Fuel, Vol.215, 417-428, 2018
Experimental analysis on post-explosion residues for evaluating coal dust explosion severity and flame propagation behaviors
Coal dust explosion is a major threat to coal mine and other coal processing or utilizing industries. A deep investigation and accurate knowledge of coal dust explosion mechanism are still essential for the development of safety techniques for coal dust explosion prevention. In present work, the explosion severity of coal dust/air mixture, flame propagating properties, the characteristics of gas and solid residues had been studied. And, the correlations between the residues characteristics and explosion severity had been analyzed systematically. Results show that there is a linear relationship between explosion flame propagation speed (V-F) and dust concentration (C-dust). With the increasing of vitrinite reflectance (R-o,R-max), explosion pressure (P-m), explosion pressure rise rate (dP/dt)(m), explosion index (K-st) and flame propagation speed (V-F) are all presenting a first increasing and then decreasing trends. During coal dust explosion, much more solid fragments are produced by the thermal stress and blast shock impacts. Compared with raw coal dust, particle size dispersities of all residues are increased obviously.

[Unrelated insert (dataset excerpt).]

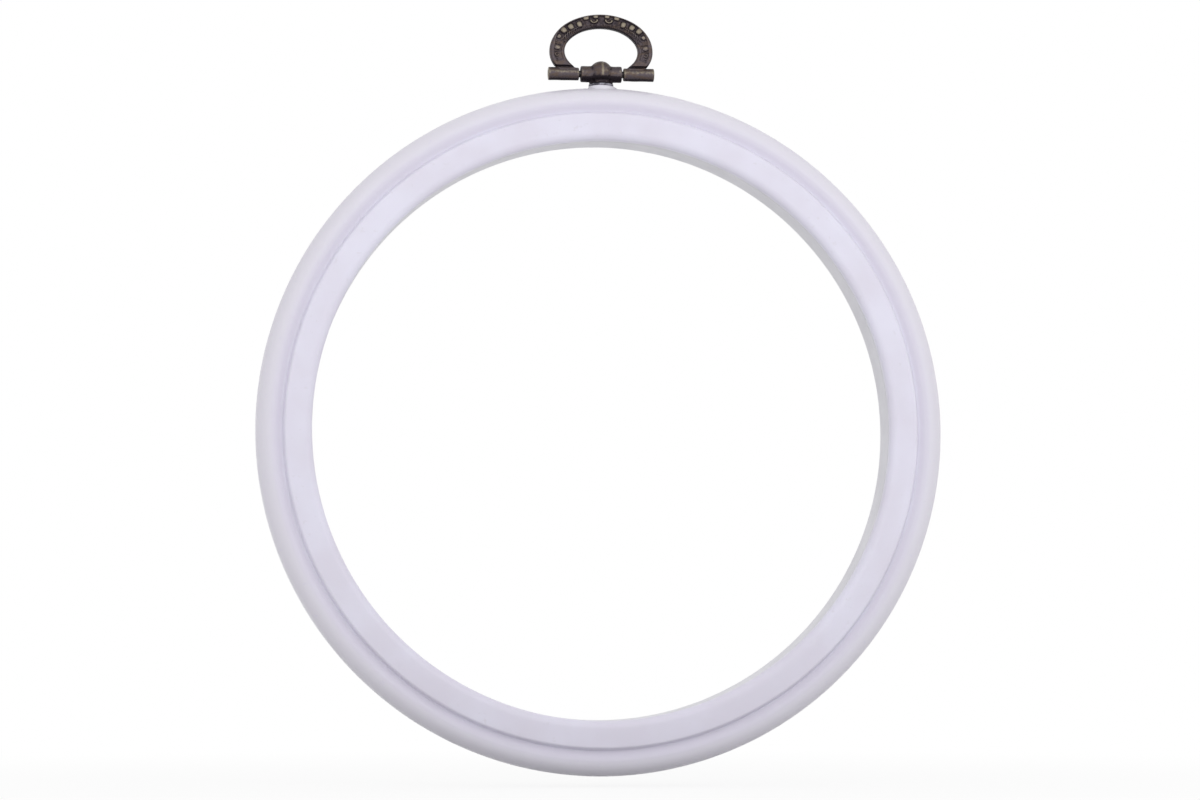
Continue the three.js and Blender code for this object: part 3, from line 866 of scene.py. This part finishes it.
class Surface:
    """A material for one of the record's slots, whose other nodes are added by short calls."""

    def __init__(self, name, colour, roughness, metallic=0.0):
        self.material = bpy.data.materials.new(name)
        self.material["slot"] = name
        self.material.use_nodes = True
        self.nodes, self.links = self.material.node_tree.nodes, self.material.node_tree.links
        self.shader = self.nodes["Principled BSDF"]
        self.set_input("Base Color", colour)
        self.set_input("Roughness", roughness)
        self.set_input("Metallic", metallic)
        self.place = self.nodes.new("ShaderNodeTexCoord").outputs["Object"]

    def join(self, output, socket):
        self.links.new(output, socket)

    def set_input(self, name, value):
        """Sets one of the shader's inputs, or links a node's output to it."""
        self.feed(self.shader.inputs[name], value)

    def feed(self, socket, value):
        """Sets a socket to a number or a colour, or links a node's output to it."""
        if isinstance(value, (int, float)):
            socket.default_value = value
        elif isinstance(value, tuple):
            socket.default_value = (*value, 1)
        else:
            self.links.new(value, socket)

    def noise(self, feature_mm, detail=4, stretch=1.0):
        """Noise with features about this many millimetres across, stretched along X."""
        node = self.nodes.new("ShaderNodeTexNoise")
        node.inputs["Scale"].default_value = 1 / (feature_mm * MM)
        node.inputs["Detail"].default_value = detail
        place = self.nodes.new("ShaderNodeMapping")
        place.inputs["Scale"].default_value = (1 / stretch, 1, 1)
        self.join(self.place, place.inputs["Vector"])
        self.join(place.outputs["Vector"], node.inputs["Vector"])
        return node.outputs["Fac"]

    def distance(self, centre, plane):
        """Distance from a centre in metres, along the axes that a plane of zeros and ones keeps."""
        place = self.nodes.new("ShaderNodeVectorMath")
        place.operation = "MULTIPLY_ADD"
        self.join(self.place, place.inputs[0])
        place.inputs[1].default_value = plane
        place.inputs[2].default_value = [-c * p for c, p in zip(centre, plane)]
        length = self.nodes.new("ShaderNodeVectorMath")
        length.operation = "LENGTH"
        self.join(place.outputs["Vector"], length.inputs[0])
        return length.outputs["Value"]

    def remap(self, value, low, high, to_low=0.0, to_high=1.0):
        """Takes low..high to to_low..to_high, eased at both ends."""
        node = self.nodes.new("ShaderNodeMapRange")
        node.interpolation_type = "SMOOTHSTEP"
        numbers = {"From Min": low, "From Max": high, "To Min": to_low, "To Max": to_high}
        for socket, number in numbers.items():
            node.inputs[socket].default_value = number
        self.join(value, node.inputs["Value"])
        return node.outputs["Result"]

    def calculate(self, operation, one, other):
        node = self.nodes.new("ShaderNodeMath")
        node.operation = operation
        self.feed(node.inputs[0], one)
        self.feed(node.inputs[1], other)
        return node.outputs[0]

    def blend(self, share, first, second):
        """A colour between two."""
        node = self.nodes.new("ShaderNodeMix")
        node.data_type = "RGBA"
        self.join(share, node.inputs["Factor"])
        self.feed(node.inputs[6], first)
        self.feed(node.inputs[7], second)
        return node.outputs[2]

    def mix_shaders(self, share, first, second, output):
        node = self.nodes.new("ShaderNodeMixShader")
        self.feed(node.inputs[0], share)
        self.join(first, node.inputs[1])
        self.join(second, node.inputs[2])
        self.join(node.outputs[0], output)

    def bump(self, height, distance_mm, strength):
        node = self.nodes.new("ShaderNodeBump")
        node.inputs["Strength"].default_value = strength
        node.inputs["Distance"].default_value = distance_mm * MM
        self.join(height, node.inputs["Height"])
        self.join(node.outputs["Normal"], self.shader.inputs["Normal"])


def soft_vinyl():
    """Soft moulded vinyl: cloudy, less blue at the rim and with painted shade beside the groove."""
    surface = Surface("soft_vinyl", srgb(226, 223, 238), 0.4)
    cloud = surface.remap(surface.noise(14, 3), 0.3, 0.7)
    fresh = surface.blend(cloud, srgb(223, 219, 233), srgb(229, 227, 242))
    from_axis = surface.distance((0, 0, HOOP_Z * MM), (1, 0, 1))
    rim = surface.remap(from_axis, GROOVE_RADIUS * MM, RIM_TINT_RADIUS * MM)
    tint = surface.blend(rim, fresh, srgb(225, 222, 232))
    off_groove_shade = surface.calculate("SUBTRACT", from_axis, GROOVE_SHADE_RADIUS * MM)
    off_groove_shade = surface.calculate("ABSOLUTE", off_groove_shade, 0)
    painted_shade = surface.remap(off_groove_shade, GROOVE_SHADE_NEAR * MM, GROOVE_SHADE_FAR * MM, 1, 0)
    # painted shade: darker along the bead's inner flank beside the groove
    tint = surface.blend(painted_shade, tint, srgb(220, 216, 230))
    fleck = surface.remap(surface.noise(1.1, 5), 0.62, 0.75)
    surface.set_input("Base Color", surface.blend(fleck, tint, srgb(222, 219, 232)))
    surface.set_input("Roughness", surface.remap(surface.noise(3, 4), 0.3, 0.7, 0.34, 0.46))
    surface.bump(surface.noise(0.9, 2), 0.003, 0.5)
    surface.set_input("Subsurface Weight", 0.15)
    surface.shader.inputs["Subsurface Radius"].default_value = (1.0, 0.85, 1.0)
    surface.set_input("Subsurface Scale", 0.0015)
    return surface.material


def rigid_plastic():
    """Hard moulded plastic, a more neutral white than the vinyl, dulled by handling."""
    surface = Surface("rigid_plastic", srgb(226, 225, 231), 0.45)
    cloud = surface.remap(surface.noise(9, 3), 0.3, 0.7)
    tint = surface.blend(cloud, srgb(222, 221, 227), srgb(229, 228, 234))
    surface.set_input("Base Color", tint)
    surface.set_input("Roughness", surface.remap(surface.noise(2, 3), 0.3, 0.7, 0.4, 0.52))
    surface.bump(surface.noise(0.8, 3), 0.004, 0.5)
    surface.set_input("Specular IOR Level", 0.3)
    return surface.material


def antique_brass():
    """Cast brass with a dark patina, browner in streaks and rubbed bright where it stands proud, with
    painted shade and painted highlights carried in the same attribute.
    """
    surface = Surface("antique_brass", srgb(82, 72, 66), 0.5, 0.8)
    wear_and_painted_light = surface.nodes.new("ShaderNodeAttribute")
    wear_and_painted_light.attribute_name = "wear_and_painted_light"
    broken = surface.calculate("SUBTRACT", surface.noise(0.4, 6), 0.5)
    broken = surface.calculate("MULTIPLY", broken, 0.7)
    proud = surface.calculate("ADD", wear_and_painted_light.outputs["Fac"], broken)
    streak = surface.remap(surface.noise(0.7, 4, 3), 0.42, 0.64)
    patina = surface.blend(streak, srgb(84, 76, 80), srgb(89, 76, 70))
    # dark colour where the attribute is low: patina in hollows, and painted shade on undersides, the
    # bail's edges, the neck and the tube ends
    patina_and_shade = surface.blend(surface.remap(proud, 0.1, 0.46), srgb(38, 31, 37), patina)
    # bright colour where the metal is rubbed, and painted highlights on the tube stripes and the
    # ball's seam
    wear_and_highlight = surface.blend(surface.remap(proud, 0.58, 0.95), patina_and_shade, srgb(128, 119, 105))
    surface.set_input("Base Color", wear_and_highlight)
    surface.set_input("Roughness", surface.remap(proud, 0.4, 0.85, 0.55, 0.34))
    surface.bump(surface.noise(0.16, 5), 0.012, 0.6)
    return surface.material


def plated_steel(dark, bright):
    """Zinc plating, dull and slightly mottled between two colours."""
    surface = Surface("plated_steel", bright, 0.4, 0.9)
    mottle = surface.remap(surface.noise(0.8, 5), 0.35, 0.65)
    surface.set_input("Base Color", surface.blend(mottle, dark, bright))
    surface.set_input("Roughness", surface.remap(surface.noise(0.5, 4), 0.3, 0.7, 0.3, 0.5))
    surface.bump(surface.noise(0.12, 4), 0.006, 0.5)
    return surface.material


# Stage


def seen_directly(nodes, links):
    """1 for rays from the camera, in reflections and through glass, and 0 for light on things."""
    path = nodes.new("ShaderNodeLightPath")
    seen = path.outputs["Is Camera Ray"]
    for other in ("Is Glossy Ray", "Is Transmission Ray"):
        either = nodes.new("ShaderNodeMath")
        either.operation = "MAXIMUM"
        links.new(seen, either.inputs[0])
        links.new(path.outputs[other], either.inputs[1])
        seen = either.outputs[0]
    return seen


def world():
    """White to the camera and in reflections, and a plain level of light on the object."""
    sky = bpy.data.worlds.new("studio")
    bpy.context.scene.world = sky
    sky.use_nodes = True
    nodes, links = sky.node_tree.nodes, sky.node_tree.links
    ambient = nodes["Background"]
    ambient.inputs["Color"].default_value = (1, 1, 1, 1)
    ambient.inputs["Strength"].default_value = WORLD_LIGHT
    white = nodes.new("ShaderNodeBackground")
    white.inputs["Color"].default_value = (1, 1, 1, 1)
    mix = nodes.new("ShaderNodeMixShader")
    links.new(seen_directly(nodes, links), mix.inputs["Fac"])
    links.new(ambient.outputs[0], mix.inputs[1])
    links.new(white.outputs[0], mix.inputs[2])
    links.new(mix.outputs[0], nodes["World Output"].inputs["Surface"])


def floor():
    """A pale floor that keeps the hoop's shadow near it and is plain white farther off, with a painted
    shadow under the hoop for the light that bounces off it.
    """
    surface = Surface("floor", (BOUNCE_FAR,) * 3, 0.9)
    seen = seen_directly(surface.nodes, surface.links)
    distance = surface.distance((0, 0, 0), (1, 1, 0))
    # painted shadow: the floor is darker under the hoop for the light that it bounces back
    away = surface.remap(distance, BOUNCE_START, BOUNCE_END)
    painted_shadow_bounce = surface.blend(away, (BOUNCE_PAINTED_SHADOW,) * 3, (BOUNCE_FAR,) * 3)
    surface.set_input("Base Color", surface.blend(seen, painted_shadow_bounce, (FLOOR_PALE,) * 3))
    glow = surface.remap(distance, GLOW_NEAR, GLOW_FAR, FLOOR_GLOW, 1)
    white = surface.nodes.new("ShaderNodeEmission").outputs[0]
    share = surface.calculate("MULTIPLY", glow, seen)
    output = surface.nodes["Material Output"].inputs["Surface"]
    surface.mix_shaders(share, surface.shader.outputs[0], white, output)
    mesh = bpy.data.meshes.new("floor")
    corners = [(-1, -1), (1, -1), (1, 1), (-1, 1)]
    mesh.from_pydata([(x * FLOOR_HALF, y * FLOOR_HALF, 0) for x, y in corners], [], [(0, 1, 2, 3)])
    mesh.materials.append(surface.material)
    ground = bpy.data.objects.new("floor", mesh)
    ground.location.z = FLOOR_Z
    bpy.context.scene.collection.objects.link(ground)


def lamp(name, place, target, power):
    """A round soft lamp, with its place and target in metres and its power in watts."""
    data = bpy.data.lights.new(name, "AREA")
    data.shape = "DISK"
    data.size = LAMP_SIZE
    data.energy = power
    light = bpy.data.objects.new(name, data)
    light.location = place
    light.rotation_euler = (Vector(target) - Vector(place)).to_track_quat("-Z", "Y").to_euler()
    bpy.context.scene.collection.objects.link(light)


def camera():
    """The photograph's view: a little from the left and below, with a long lens."""
    data = bpy.data.cameras.new("camera")
    data.sensor_width = SENSOR_WIDTH
    data.lens = LENS
    eye = bpy.data.objects.new("camera", data)
    yaw, pitch = math.radians(CAMERA_LEFT), math.radians(CAMERA_BELOW)
    level = math.cos(pitch)
    back = Vector((-math.sin(yaw) * level, -math.cos(yaw) * level, -math.sin(pitch)))
    eye.location = Vector(CAMERA_TARGET) + back * CAMERA_DISTANCE
    eye.rotation_euler = (-back).to_track_quat("-Z", "Y").to_euler()
    bpy.context.scene.collection.objects.link(eye)
    bpy.context.scene.camera = eye


vinyl, plastic, brass = soft_vinyl(), rigid_plastic(), antique_brass()
steel = plated_steel(srgb(112, 110, 118), srgb(158, 156, 164))
# darker copies of the plated steel, painted shade: the washer lies in the shadow under the knuckle,
# the pin in the dark gaps between the tubes
shaded_washer_steel = plated_steel(srgb(74, 72, 80), srgb(152, 150, 160))
shaded_pin_steel = plated_steel(srgb(42, 38, 40), srgb(84, 80, 82))
outer_ring(vinyl)
boss(vinyl)
inner_ring(plastic)
knuckle(brass)
stud(brass)
washer(shaded_washer_steel)
barrel(-1, "bail_barrel_left", brass)
barrel(1, "bail_barrel_right", brass)
bail_arch(brass)
pin(shaded_pin_steel)
fixing_screw(steel)

world()
floor()
lamp("key", place=(0.03, -0.35, 0.05), target=(0, 0, -0.04), power=0.33)
lamp("left", place=(-0.7, -0.6, 0.2), target=(0, 0, -0.06), power=0.16)
lamp("right", place=(0.7, -0.6, 0.2), target=(0, 0, -0.06), power=0.36)
camera()
bpy.context.scene.view_settings.view_transform = "Standard"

Chemical functional groups in the coal dust particles, such as aromatic C-H, aromatic C=C, aliphatic C-H bonds, and oxygen-containing functional groups, etc. are all involved in coal dust explosion process. Furthermore, aliphatic C-H and oxygen-containing matters may be the key factors influencing on the reactivity of dust explosion. For coal dust explosion under poor dust concentration conditions, the main gas components in the mixtures are CO2 product, residual oxygen and nitrogen gas in balance. The other combustible component (CO, CH4, C2H2, C2H4, C2H6 and C3H8) is almost undetectable. However, under dust-rich conditions, the combustible components would be increased sharply. The firstly detected combustible gases (CO, CH4, C2H2, C2H4, C2H6 and C3H8) can be used as the characteristic gases to determine the maximum explosion intensity of coal dust explosion.